==== STORED ROWS

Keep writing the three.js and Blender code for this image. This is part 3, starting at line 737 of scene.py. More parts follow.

========
==== STORED ROWS

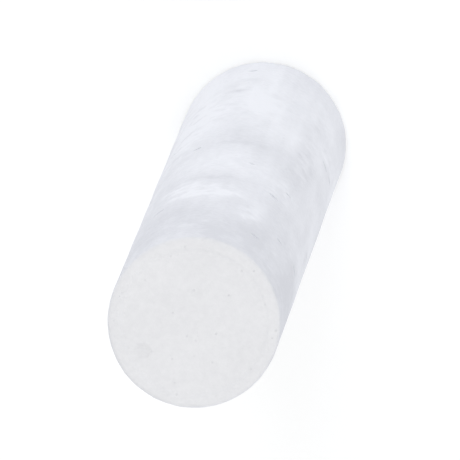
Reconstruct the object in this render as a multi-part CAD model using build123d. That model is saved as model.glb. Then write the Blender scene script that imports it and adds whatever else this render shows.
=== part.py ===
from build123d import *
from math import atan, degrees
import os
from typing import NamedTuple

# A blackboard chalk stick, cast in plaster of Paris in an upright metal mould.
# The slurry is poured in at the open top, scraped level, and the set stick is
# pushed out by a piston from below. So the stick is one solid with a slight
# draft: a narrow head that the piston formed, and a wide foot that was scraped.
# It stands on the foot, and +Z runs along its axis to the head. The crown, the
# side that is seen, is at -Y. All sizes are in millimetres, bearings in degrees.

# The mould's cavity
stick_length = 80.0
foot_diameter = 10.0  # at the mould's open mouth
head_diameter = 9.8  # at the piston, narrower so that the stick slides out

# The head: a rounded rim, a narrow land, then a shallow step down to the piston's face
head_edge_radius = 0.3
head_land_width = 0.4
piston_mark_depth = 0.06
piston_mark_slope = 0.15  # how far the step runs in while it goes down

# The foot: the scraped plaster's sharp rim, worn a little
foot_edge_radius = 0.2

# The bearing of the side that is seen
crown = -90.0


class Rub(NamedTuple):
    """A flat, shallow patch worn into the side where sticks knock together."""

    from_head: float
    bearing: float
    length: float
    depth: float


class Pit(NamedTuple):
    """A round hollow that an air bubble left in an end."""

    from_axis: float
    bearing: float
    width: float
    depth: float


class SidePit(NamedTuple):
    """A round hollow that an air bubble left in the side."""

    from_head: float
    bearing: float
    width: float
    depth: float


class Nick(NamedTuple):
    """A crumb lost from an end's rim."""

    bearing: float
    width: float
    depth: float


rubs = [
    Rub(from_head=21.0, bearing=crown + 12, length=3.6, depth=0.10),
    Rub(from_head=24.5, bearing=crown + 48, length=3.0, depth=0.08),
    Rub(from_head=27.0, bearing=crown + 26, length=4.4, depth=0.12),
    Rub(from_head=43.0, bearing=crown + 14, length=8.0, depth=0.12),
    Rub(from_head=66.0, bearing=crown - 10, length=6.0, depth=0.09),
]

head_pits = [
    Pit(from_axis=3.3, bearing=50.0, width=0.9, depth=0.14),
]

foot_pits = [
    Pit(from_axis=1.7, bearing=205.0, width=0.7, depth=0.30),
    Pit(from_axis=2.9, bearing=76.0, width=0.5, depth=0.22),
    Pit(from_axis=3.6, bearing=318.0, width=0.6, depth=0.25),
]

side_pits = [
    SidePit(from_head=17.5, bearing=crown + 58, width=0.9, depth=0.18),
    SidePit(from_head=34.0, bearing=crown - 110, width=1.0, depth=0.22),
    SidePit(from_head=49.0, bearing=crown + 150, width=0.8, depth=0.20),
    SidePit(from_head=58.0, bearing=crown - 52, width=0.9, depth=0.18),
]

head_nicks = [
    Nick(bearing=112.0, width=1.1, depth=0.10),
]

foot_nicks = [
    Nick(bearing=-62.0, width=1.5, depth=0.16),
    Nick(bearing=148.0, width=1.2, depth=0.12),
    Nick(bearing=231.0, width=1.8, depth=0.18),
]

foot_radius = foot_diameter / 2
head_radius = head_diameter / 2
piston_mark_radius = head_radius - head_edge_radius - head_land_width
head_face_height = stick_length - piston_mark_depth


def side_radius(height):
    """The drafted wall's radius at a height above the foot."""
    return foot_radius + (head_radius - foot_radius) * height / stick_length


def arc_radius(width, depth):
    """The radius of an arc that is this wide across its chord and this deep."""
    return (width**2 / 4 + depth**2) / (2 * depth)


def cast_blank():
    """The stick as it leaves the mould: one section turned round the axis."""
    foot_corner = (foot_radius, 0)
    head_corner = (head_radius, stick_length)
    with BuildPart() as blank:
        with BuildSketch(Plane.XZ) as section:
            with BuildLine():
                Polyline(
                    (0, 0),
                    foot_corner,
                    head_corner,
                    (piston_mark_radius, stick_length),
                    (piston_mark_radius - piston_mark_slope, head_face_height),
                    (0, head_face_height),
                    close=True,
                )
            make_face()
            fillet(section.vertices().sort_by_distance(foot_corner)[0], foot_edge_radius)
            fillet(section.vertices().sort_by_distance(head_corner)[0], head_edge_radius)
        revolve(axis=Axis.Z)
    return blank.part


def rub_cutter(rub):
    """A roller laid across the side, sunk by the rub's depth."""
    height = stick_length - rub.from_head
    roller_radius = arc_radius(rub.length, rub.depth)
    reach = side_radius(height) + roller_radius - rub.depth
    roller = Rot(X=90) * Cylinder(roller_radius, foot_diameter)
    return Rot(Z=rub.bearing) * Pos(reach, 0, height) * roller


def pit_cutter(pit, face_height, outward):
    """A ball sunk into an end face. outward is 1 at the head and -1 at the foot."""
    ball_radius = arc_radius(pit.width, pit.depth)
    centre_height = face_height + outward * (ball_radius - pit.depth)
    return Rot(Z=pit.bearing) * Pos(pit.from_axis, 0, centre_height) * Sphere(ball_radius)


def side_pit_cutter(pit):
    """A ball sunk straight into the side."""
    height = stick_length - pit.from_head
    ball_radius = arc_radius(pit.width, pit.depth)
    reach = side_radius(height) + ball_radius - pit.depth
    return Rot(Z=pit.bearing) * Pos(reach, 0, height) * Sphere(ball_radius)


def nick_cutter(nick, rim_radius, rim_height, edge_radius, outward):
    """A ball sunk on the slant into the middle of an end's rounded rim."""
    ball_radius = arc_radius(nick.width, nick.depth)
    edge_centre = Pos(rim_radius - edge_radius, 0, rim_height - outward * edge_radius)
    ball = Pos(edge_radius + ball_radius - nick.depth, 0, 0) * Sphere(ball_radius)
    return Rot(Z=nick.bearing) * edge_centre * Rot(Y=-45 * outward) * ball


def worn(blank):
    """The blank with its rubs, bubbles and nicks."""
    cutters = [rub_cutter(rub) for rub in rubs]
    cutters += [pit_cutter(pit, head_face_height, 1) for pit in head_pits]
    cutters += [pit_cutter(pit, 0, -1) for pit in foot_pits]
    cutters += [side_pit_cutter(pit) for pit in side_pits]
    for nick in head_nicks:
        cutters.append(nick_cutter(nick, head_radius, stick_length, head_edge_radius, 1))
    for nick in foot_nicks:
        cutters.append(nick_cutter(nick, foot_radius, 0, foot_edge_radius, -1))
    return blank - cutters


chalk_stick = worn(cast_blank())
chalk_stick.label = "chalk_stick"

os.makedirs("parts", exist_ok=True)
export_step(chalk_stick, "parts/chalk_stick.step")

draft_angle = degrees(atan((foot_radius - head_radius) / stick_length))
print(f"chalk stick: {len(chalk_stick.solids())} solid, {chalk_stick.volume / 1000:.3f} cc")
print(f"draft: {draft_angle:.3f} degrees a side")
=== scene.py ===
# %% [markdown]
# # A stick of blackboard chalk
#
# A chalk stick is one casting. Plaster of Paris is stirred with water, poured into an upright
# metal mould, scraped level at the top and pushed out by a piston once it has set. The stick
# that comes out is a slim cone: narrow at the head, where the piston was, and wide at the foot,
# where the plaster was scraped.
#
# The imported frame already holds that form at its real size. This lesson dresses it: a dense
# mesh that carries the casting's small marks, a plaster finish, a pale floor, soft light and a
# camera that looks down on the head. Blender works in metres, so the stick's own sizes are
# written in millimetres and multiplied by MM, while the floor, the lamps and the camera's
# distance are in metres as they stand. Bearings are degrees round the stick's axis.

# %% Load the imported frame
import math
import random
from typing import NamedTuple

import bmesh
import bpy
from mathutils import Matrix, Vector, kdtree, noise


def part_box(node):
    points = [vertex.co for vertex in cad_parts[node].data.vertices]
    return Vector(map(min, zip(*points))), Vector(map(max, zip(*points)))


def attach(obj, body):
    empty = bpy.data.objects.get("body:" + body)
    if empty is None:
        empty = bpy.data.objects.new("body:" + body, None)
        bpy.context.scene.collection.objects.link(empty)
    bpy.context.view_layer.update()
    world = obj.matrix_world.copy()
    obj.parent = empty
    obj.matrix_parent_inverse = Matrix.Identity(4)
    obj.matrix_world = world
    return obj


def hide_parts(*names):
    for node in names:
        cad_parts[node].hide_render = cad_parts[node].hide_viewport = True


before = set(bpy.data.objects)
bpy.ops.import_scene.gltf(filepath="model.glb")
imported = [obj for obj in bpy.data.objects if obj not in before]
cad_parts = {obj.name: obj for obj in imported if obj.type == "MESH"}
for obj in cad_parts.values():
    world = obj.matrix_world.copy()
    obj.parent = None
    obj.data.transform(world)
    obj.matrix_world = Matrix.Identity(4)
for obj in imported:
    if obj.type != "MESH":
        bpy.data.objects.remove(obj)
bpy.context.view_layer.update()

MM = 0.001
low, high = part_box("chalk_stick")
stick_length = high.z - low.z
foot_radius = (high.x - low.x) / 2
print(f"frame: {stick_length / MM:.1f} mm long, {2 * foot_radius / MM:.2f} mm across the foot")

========

**WHAT YOU SHOULD DO:**
Keep both end lines and retype everything in the records above from the line containing "chalk_stick = worn(cast_blank())" through the line containing "if empty is", exactly, with nothing else.

**RESPONSE TO THE TASK:**
chalk_stick = worn(cast_blank())
chalk_stick.label = "chalk_stick"

os.makedirs("parts", exist_ok=True)
export_step(chalk_stick, "parts/chalk_stick.step")

draft_angle = degrees(atan((foot_radius - head_radius) / stick_length))
print(f"chalk stick: {len(chalk_stick.solids())} solid, {chalk_stick.volume / 1000:.3f} cc")
print(f"draft: {draft_angle:.3f} degrees a side")
=== scene.py ===
# %% [markdown]
# # A stick of blackboard chalk
#
# A chalk stick is one casting. Plaster of Paris is stirred with water, poured into an upright
# metal mould, scraped level at the top and pushed out by a piston once it has set. The stick
# that comes out is a slim cone: narrow at the head, where the piston was, and wide at the foot,
# where the plaster was scraped.
#
# The imported frame already holds that form at its real size. This lesson dresses it: a dense
# mesh that carries the casting's small marks, a plaster finish, a pale floor, soft light and a
# camera that looks down on the head. Blender works in metres, so the stick's own sizes are
# written in millimetres and multiplied by MM, while the floor, the lamps and the camera's
# distance are in metres as they stand. Bearings are degrees round the stick's axis.

# %% Load the imported frame
import math
import random
from typing import NamedTuple

import bmesh
import bpy
from mathutils import Matrix, Vector, kdtree, noise


def part_box(node):
    points = [vertex.co for vertex in cad_parts[node].data.vertices]
    return Vector(map(min, zip(*points))), Vector(map(max, zip(*points)))


def attach(obj, body):
    empty = bpy.data.objects.get("body:" + body)
    if empty is None:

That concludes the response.